P2C: Understanding Output Data Files via On-the-Fly Transformation from Producer to Consumer Executions

Author(s): Yonghwi Kwon, Fei Peng, Dohyeong Kim, Kyungtae Kim, Xiangyu Zhang, Dongyan Xu, Vinod Yegneswaran, John Qian

Download: Paper (PDF)

Date: 7 Feb 2015

Document Type: Briefing Papers

Additional Documents: Slides

Associated Event: NDSS Symposium 2015

Abstract:

In cyber attack analysis, it is often highly desirable to understand the meaning of an unknown file or a network message in the absence of their consumer (i.e. the program that parses and understands the file/message). For example, a malware may stealthily collect information from a victim machine, store them as a file and later send it to a remote server. P2C is a novel technique that can parse and understand unknown files and network messages. Given a file/message that was generated in the past without the presence of any monitoring techniques, and a set of potential producers of the file/message, P2C systematically explores the execution paths in the producers without requiring any inputs.

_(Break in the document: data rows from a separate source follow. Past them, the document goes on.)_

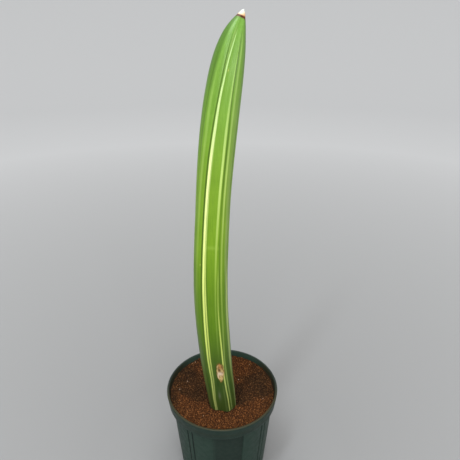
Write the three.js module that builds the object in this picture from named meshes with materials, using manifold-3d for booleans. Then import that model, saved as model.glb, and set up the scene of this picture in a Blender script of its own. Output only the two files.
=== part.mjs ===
// A potted sansevieria: one thick, channelled, nearly upright leaf in granular soil in a moulded
// nursery pot. Millimetres, +Z up. The origin is the centre of the pot's underside, -Y is the front.
// Angles go round from the front towards +X, in degrees.

import * as THREE from "three";
import { mergeVertices } from "three/addons/utils/BufferGeometryUtils.js";
import Module from "manifold-3d";

const wasm = await Module();
wasm.setup();

// Pot: a plain round band at the rim over a tapered body with four wide pressed-in panels and,
// halfway between the panels, pairs of narrow upright grooves.
const rimRadius = 60;
const potHeight = 104;
const wallThickness = 1.8;
const floorThickness = 2;
const lipRounding = 0.6;
const bandFoot = { radius: 58.3, depth: 13.8 };
const bodyTop = { radius: 55.2, depth: 15.4 };
const bodyTaper = 0.081;
const footChamfer = 1.2;
const panelCount = 4;
const panelMiddle = 8;
const panelDepth = 1.6;
const panelLeftEdge = { from: -18, to: -14 };
const panelRightEdge = { from: 15.5, to: 16.5 };
const grooveDepth = 0.9;
const grooveOffset = 3.1;
const grooveFlat = 0.4;
const grooveEdge = 0.9;
const widestStep = 4.5;
const drainHoleCount = 4;
const drainHoleRadius = 4.5;
const drainHoleRing = 30;

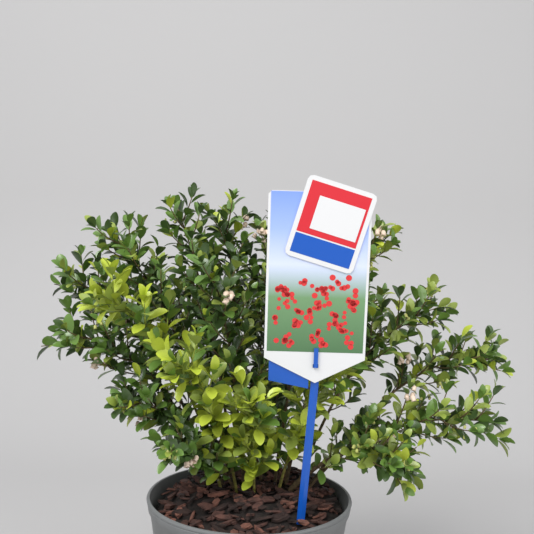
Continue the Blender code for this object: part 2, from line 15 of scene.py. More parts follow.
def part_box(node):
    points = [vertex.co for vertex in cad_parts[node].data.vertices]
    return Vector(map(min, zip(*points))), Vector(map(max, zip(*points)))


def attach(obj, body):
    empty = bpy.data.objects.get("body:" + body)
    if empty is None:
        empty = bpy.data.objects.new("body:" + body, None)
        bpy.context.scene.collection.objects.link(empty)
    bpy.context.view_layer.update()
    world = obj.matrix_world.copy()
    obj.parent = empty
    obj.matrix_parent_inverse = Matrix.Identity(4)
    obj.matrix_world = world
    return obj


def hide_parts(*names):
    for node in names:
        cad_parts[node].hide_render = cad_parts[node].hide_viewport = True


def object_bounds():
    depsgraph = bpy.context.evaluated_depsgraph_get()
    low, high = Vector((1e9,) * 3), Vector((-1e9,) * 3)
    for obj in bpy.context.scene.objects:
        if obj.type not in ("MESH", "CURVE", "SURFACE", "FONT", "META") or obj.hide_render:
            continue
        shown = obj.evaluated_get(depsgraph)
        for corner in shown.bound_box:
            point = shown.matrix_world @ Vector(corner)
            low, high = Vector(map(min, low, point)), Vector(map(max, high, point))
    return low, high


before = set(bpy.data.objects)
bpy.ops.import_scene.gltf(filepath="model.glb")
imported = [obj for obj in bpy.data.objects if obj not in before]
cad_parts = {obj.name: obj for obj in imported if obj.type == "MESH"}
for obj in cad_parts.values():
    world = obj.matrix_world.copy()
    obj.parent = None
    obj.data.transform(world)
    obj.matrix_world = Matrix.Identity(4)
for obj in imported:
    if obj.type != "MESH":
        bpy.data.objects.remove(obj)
CAD_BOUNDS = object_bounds()

bl_info = {
    "name": "Potted lingonberry",
    "version": (1, 0, 0),
    "blender": (4, 5, 0),
    "location": "View3D > Sidebar > Lingonberry",
    "description": "Builds the fine surface of a lingonberry in its nursery pot",
    "category": "Add Mesh",
}

# Pot, as in the solids
POT_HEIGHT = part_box("pot")[1][2]
POT_RIM_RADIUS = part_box("pot")[1][0]
POT_FOOT_RADIUS = 0.070
POT_WALL = 0.0016
RIM_STEP = 0.0016
RIM_BAND = 0.011

# Pot's finer edges
POT_SIDES = 128
SHARP_EDGE = math.radians(40)
FOOT_INSET = 0.006
FOOT_EDGE = 0.0008
FOOT_BAND = 0.012
BAND_START = 0.001
BAND_LEDGE = 0.0008
# Rolled lip and its groove: (inset from the rim's radius, drop from the rim's top)
LIP_PROFILE = (
    (0.0006, 0.0040),
    (0.0010, 0.0034),
    (0.0003, 0.0028),
    (0.0000, 0.0016),
    (0.0005, 0.0004),
    (0.0014, 0.0000),
)
# Lip's inner edge: (distance out from the inner wall, drop from the rim's top)
INNER_EDGE = ((0.0004, 0.0002), (0.0000, 0.0012))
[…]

In the mean time, it tries to transform a producer execution to a consumer execution that closely resembles the ideal consumer execution that can parse the given unknown file/message. In particular, when a write operation is encountered in the original execution, P2C performs the opposite read operation on the unknown file/message and patches the original execution with the loaded value. In order to handle correlations between data fields in the file/message, P2C follows a trial-and-error approach to look for the correct transformation until the file/message can be parsed and the meaning of their fields can be disclosed. Our experiments on a set of real world applications demonstrate P2C is highly effective.